• _Objective_
Beginning with the very first line, please reproduce the entries exactly through the line containing "0.095, 0.105)), *SKY)".

Dataset entries
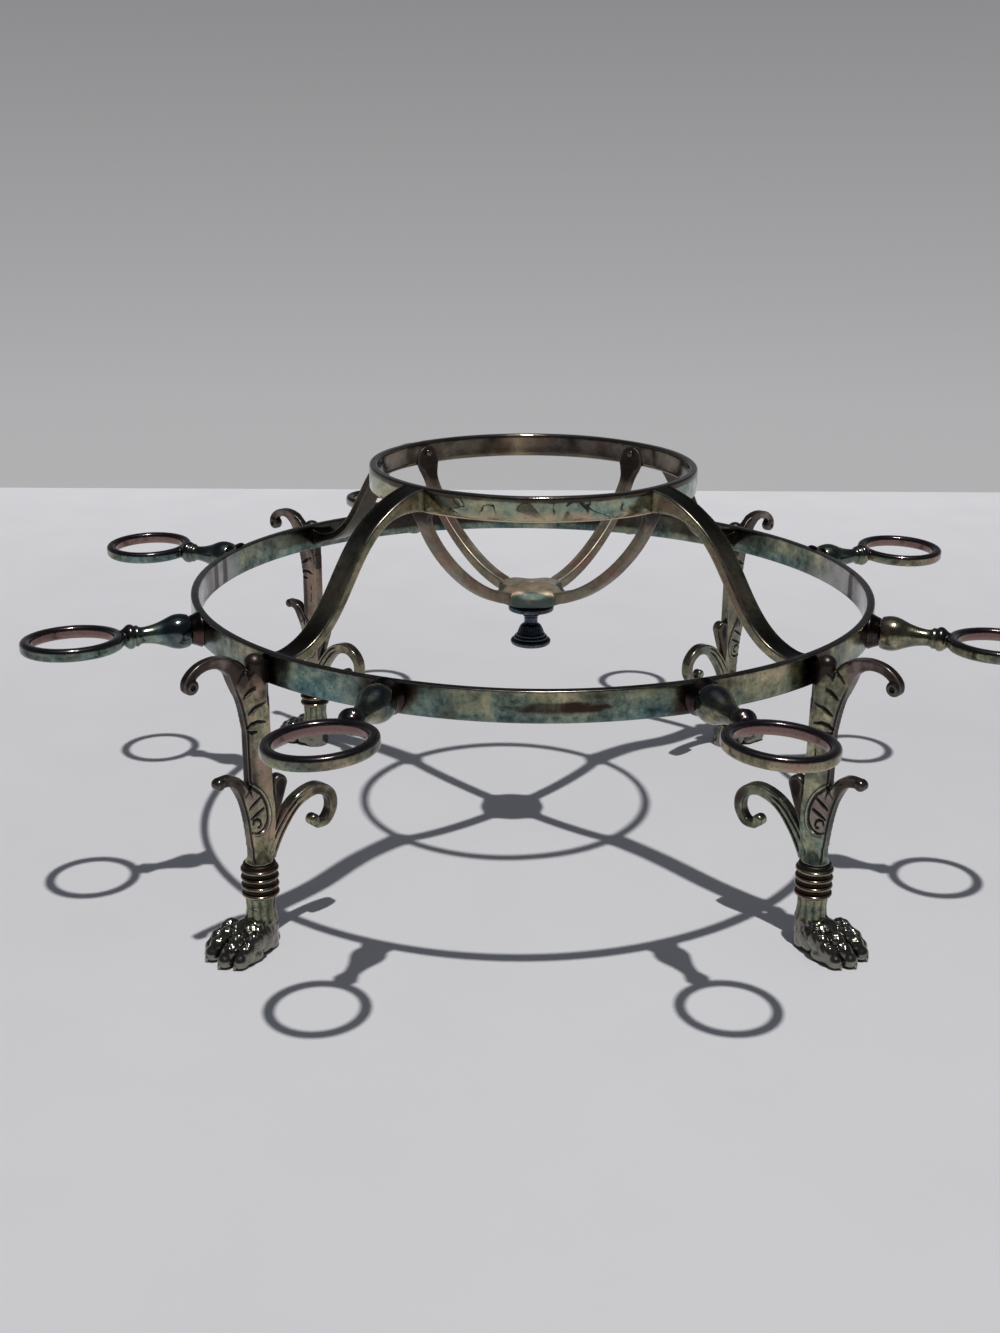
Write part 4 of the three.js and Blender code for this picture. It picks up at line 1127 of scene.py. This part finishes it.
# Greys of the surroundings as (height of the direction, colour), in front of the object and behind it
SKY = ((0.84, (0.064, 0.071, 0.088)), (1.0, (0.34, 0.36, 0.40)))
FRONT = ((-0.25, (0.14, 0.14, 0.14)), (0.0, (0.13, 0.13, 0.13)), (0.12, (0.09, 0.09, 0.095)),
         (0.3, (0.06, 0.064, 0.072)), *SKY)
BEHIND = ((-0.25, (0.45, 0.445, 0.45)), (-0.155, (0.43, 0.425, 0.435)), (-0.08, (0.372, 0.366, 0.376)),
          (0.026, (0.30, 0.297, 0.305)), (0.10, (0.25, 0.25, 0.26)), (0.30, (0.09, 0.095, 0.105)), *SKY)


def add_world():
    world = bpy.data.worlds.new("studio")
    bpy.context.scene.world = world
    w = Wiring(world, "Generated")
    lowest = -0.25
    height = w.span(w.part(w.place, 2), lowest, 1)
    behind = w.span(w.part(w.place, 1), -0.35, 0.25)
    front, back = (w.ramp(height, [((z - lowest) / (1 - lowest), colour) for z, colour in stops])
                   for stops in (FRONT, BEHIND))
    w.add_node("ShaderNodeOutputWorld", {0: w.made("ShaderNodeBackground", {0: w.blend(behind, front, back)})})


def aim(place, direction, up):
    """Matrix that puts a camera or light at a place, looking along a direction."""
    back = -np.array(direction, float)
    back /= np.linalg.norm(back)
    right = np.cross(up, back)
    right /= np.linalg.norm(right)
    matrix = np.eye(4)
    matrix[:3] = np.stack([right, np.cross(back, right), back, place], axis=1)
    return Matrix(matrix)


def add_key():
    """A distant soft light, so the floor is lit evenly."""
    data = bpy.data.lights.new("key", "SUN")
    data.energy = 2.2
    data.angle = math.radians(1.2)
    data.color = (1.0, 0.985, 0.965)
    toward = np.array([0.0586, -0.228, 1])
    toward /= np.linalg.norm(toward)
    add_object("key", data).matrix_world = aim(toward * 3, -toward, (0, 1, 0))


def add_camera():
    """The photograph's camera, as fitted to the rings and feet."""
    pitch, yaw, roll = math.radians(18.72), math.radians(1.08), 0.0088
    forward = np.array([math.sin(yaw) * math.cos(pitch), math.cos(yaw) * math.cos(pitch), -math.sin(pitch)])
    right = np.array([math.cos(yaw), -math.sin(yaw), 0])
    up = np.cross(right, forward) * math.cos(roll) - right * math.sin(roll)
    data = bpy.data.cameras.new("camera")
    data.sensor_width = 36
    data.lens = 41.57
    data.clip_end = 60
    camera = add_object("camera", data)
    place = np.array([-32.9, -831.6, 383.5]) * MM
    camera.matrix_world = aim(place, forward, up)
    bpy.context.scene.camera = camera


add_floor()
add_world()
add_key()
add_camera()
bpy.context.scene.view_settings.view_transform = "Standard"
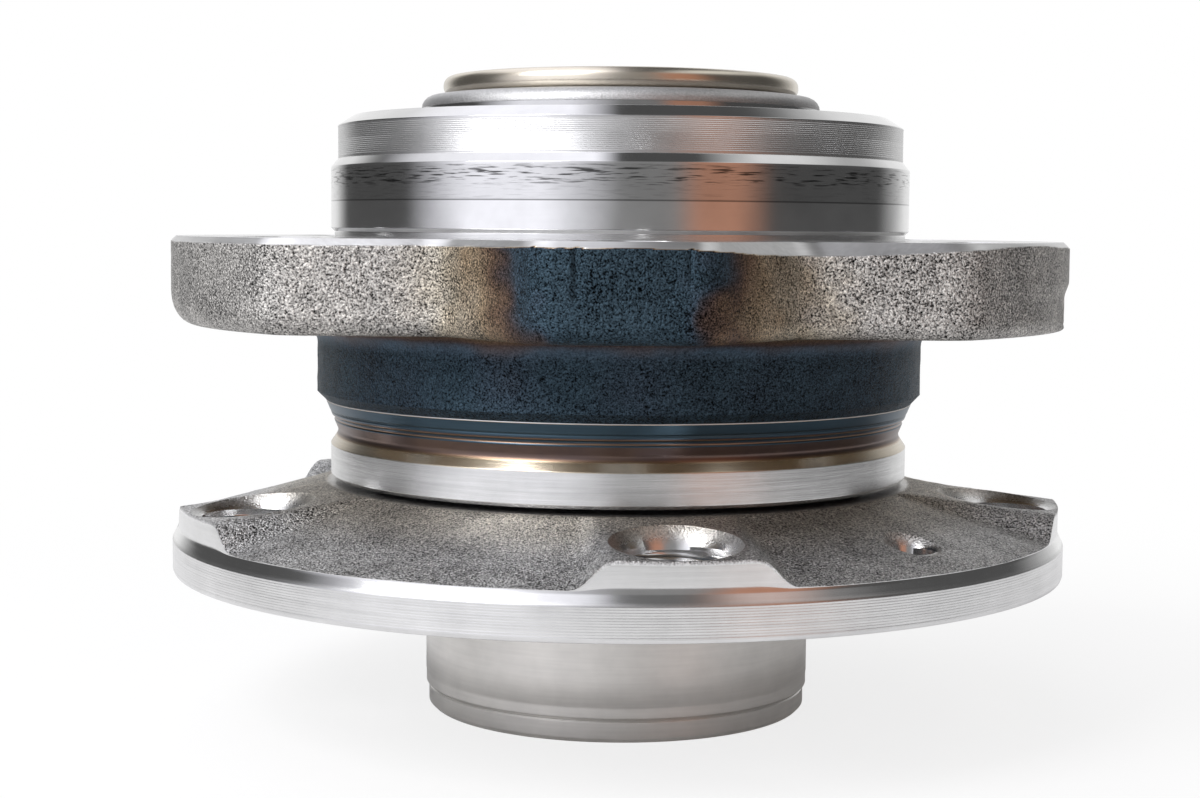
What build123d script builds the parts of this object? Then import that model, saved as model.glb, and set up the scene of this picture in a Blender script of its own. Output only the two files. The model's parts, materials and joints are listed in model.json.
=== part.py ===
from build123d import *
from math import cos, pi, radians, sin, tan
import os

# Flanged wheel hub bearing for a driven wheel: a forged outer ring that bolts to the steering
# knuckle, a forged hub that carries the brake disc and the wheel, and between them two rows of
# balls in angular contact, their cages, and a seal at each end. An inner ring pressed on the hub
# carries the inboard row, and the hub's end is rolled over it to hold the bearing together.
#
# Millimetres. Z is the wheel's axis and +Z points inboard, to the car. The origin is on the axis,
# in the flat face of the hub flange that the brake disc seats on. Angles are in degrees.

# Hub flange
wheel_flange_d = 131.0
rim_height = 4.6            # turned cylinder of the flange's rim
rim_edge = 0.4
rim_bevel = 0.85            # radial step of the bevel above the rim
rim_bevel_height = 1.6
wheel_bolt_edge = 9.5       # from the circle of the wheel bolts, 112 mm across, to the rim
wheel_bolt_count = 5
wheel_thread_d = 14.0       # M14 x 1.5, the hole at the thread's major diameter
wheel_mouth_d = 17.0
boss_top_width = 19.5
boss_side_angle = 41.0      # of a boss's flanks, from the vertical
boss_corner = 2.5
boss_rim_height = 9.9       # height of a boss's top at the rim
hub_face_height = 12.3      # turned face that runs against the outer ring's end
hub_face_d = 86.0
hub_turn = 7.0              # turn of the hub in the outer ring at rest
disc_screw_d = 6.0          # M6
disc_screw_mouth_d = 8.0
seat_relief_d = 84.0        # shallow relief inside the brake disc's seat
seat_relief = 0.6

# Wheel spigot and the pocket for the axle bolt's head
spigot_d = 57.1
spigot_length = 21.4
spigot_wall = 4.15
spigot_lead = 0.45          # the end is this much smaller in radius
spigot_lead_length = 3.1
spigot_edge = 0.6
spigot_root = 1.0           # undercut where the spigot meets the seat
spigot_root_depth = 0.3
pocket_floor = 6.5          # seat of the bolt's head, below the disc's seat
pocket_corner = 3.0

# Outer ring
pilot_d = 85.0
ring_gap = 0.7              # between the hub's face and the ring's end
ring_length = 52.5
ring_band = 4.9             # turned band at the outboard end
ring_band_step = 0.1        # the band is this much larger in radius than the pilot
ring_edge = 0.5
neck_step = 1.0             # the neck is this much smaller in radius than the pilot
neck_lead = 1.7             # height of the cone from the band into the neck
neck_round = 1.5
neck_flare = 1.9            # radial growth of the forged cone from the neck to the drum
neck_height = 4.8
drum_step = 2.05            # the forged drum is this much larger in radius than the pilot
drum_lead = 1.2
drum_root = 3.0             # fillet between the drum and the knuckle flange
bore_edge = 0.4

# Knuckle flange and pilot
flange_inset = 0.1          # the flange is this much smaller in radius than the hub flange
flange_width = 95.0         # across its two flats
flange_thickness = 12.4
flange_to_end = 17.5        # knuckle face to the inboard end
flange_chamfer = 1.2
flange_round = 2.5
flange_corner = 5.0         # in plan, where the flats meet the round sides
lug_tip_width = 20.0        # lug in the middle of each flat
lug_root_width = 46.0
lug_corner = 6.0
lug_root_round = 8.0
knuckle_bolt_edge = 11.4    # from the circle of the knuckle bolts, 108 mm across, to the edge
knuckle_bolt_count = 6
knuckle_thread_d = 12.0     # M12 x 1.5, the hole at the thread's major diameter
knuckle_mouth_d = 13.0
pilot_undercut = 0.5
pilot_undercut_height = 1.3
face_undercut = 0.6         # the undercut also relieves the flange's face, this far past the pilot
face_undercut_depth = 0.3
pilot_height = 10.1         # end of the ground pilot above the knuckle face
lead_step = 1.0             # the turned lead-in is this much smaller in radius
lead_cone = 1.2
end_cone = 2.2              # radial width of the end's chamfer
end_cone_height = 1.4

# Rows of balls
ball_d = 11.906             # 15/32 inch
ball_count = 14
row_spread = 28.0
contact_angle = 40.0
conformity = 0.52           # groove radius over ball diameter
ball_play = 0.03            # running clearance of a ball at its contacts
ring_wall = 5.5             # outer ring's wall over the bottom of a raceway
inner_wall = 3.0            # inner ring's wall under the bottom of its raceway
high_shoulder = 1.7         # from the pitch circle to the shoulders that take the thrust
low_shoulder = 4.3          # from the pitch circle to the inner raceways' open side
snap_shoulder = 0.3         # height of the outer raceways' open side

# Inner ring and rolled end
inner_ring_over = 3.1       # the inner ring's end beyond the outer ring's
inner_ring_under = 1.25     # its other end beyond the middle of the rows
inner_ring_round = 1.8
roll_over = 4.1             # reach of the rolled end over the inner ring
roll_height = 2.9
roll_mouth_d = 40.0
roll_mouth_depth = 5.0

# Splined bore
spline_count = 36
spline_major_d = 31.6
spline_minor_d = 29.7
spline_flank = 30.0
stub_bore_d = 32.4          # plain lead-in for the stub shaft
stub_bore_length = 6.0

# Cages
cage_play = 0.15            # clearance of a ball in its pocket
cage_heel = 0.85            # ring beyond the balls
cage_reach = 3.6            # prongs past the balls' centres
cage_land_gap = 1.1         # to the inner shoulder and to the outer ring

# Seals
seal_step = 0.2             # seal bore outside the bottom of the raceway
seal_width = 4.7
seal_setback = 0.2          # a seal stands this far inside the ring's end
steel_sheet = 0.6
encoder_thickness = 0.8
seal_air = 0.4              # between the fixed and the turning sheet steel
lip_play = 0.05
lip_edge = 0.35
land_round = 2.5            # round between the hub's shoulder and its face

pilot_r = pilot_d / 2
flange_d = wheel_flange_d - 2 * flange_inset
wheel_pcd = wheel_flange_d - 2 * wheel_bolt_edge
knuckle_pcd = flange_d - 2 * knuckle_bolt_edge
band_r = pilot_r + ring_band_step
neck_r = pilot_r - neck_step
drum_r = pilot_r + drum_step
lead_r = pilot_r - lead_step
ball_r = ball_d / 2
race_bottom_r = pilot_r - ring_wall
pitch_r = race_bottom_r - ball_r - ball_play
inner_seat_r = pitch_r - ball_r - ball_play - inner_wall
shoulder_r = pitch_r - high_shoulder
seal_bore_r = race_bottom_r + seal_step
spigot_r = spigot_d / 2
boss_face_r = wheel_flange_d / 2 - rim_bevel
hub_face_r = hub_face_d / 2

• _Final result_
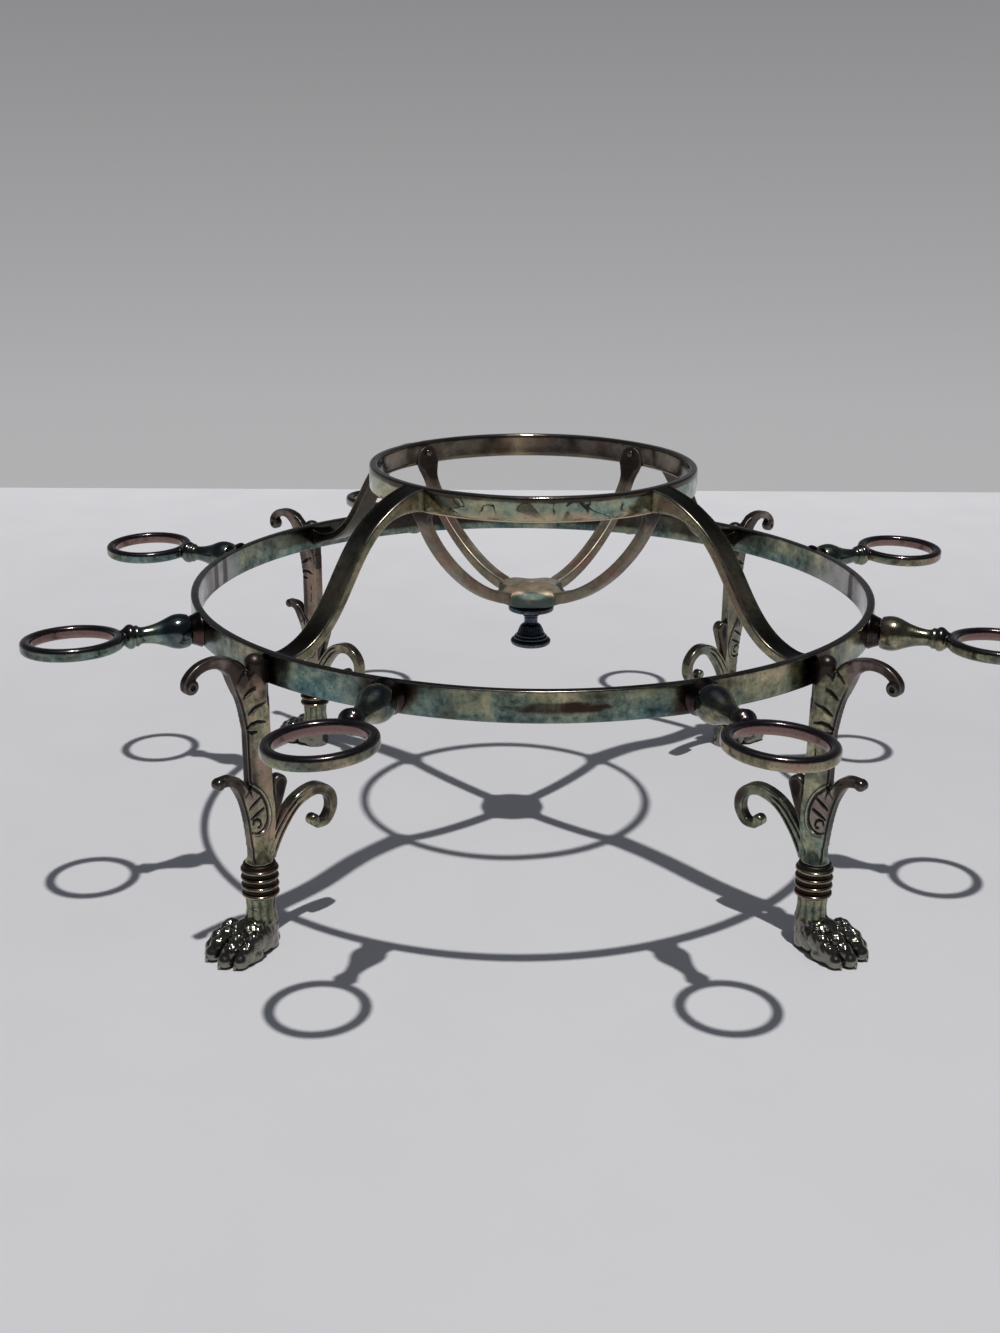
Write part 4 of the three.js and Blender code for this picture. It picks up at line 1127 of scene.py. This part finishes it.
# Greys of the surroundings as (height of the direction, colour), in front of the object and behind it
SKY = ((0.84, (0.064, 0.071, 0.088)), (1.0, (0.34, 0.36, 0.40)))
FRONT = ((-0.25, (0.14, 0.14, 0.14)), (0.0, (0.13, 0.13, 0.13)), (0.12, (0.09, 0.09, 0.095)),
         (0.3, (0.06, 0.064, 0.072)), *SKY)
BEHIND = ((-0.25, (0.45, 0.445, 0.45)), (-0.155, (0.43, 0.425, 0.435)), (-0.08, (0.372, 0.366, 0.376)),
          (0.026, (0.30, 0.297, 0.305)), (0.10, (0.25, 0.25, 0.26)), (0.30, (0.09, 0.095, 0.105)), *SKY)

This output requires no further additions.